Esse tipo de propaganda enganosa é conhecido como greenwashing, que é quando empresas simulam responsabilidade socioambiental para melhorar sua reputação pública, enquanto continuam a violar direitos e causar danos profundos.

Os fatos são incontestáveis: dois rompimentos de barragens, centenas de mortes, rios contaminados, comunidades destruídas e nenhuma condenação efetiva. Mariana em 2015 e Brumadinho em 2019 revelam um padrão de negligência que contradiz qualquer compromisso ético.

Impactos de vizinhança

Em Itabira, essa contradição se materializa, desta vez, nos bairros Bela Vista e Nova Vista, onde moradores vivem sob ameaça e incerteza diante da construção da segunda Estrutura de Contenção a Jusante (ECJ2), anunciada como medida preventiva para o caso de ruptura dos diques Minervino e Cordão Nova Vista, que compõem o Sistema Pontal.

A obra tem gerado tremores, ruídos, poeira e insegurança entre os moradores, muitos dos quais vivem a poucos metros dos canteiros.

Até agora, 17 famílias foram removidas da região, enquanto outras ainda não sabem se terão de deixar suas casas.

A falta de transparência sobre os critérios de remoção e os planos de reassentamento tem gerado angústia e denúncias de violações de direitos.

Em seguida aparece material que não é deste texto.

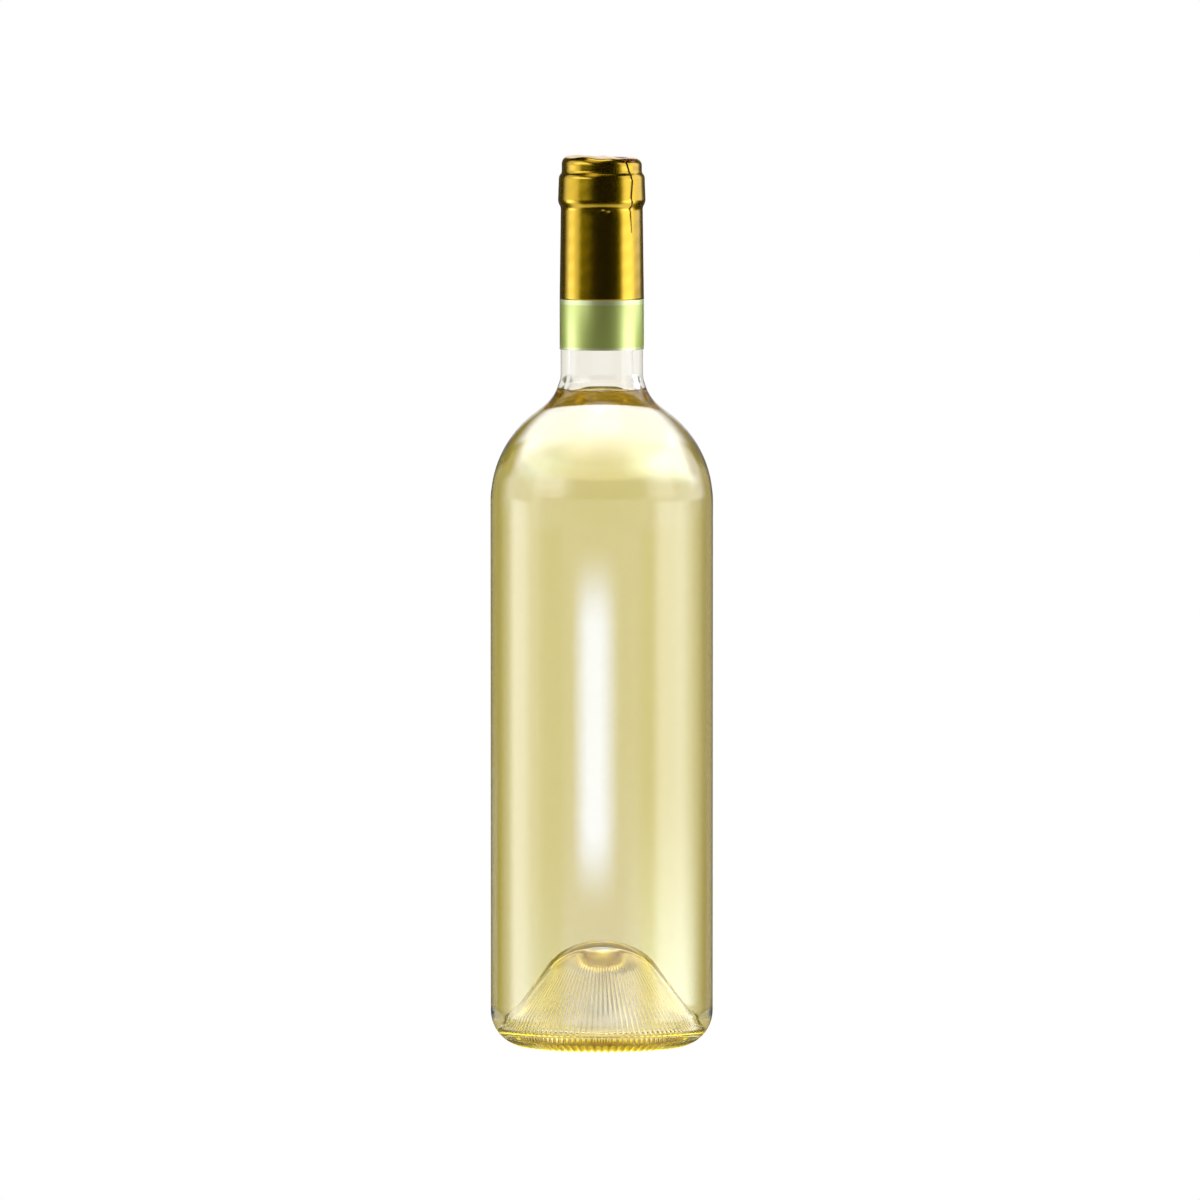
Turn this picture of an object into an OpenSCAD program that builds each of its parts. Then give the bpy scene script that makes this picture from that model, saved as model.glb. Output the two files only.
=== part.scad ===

A Justiça já reconheceu os danos e cobra reparações, mas os moradores seguem sem respostas claras.

É nesse contexto que a Comissão de Atingidos reforça o convite à população. “Sua presença fortalece a voz dos atingidos e reafirma que a justiça se constrói com o povo organizado.”

Dez anos depois de Mariana, e quase sete após Brumadinho, os crimes da mineração seguem impunes.

A memória das vítimas exige ação. E como ensinou Drummond, é preciso lembrar de não esquecer. Isso porque esquecer é permitir que a injustiça se repita.

A luta por justiça continua viva nas ruas, nas comunidades e na consciência de quem não aceita que vidas sejam tratadas como rejeito.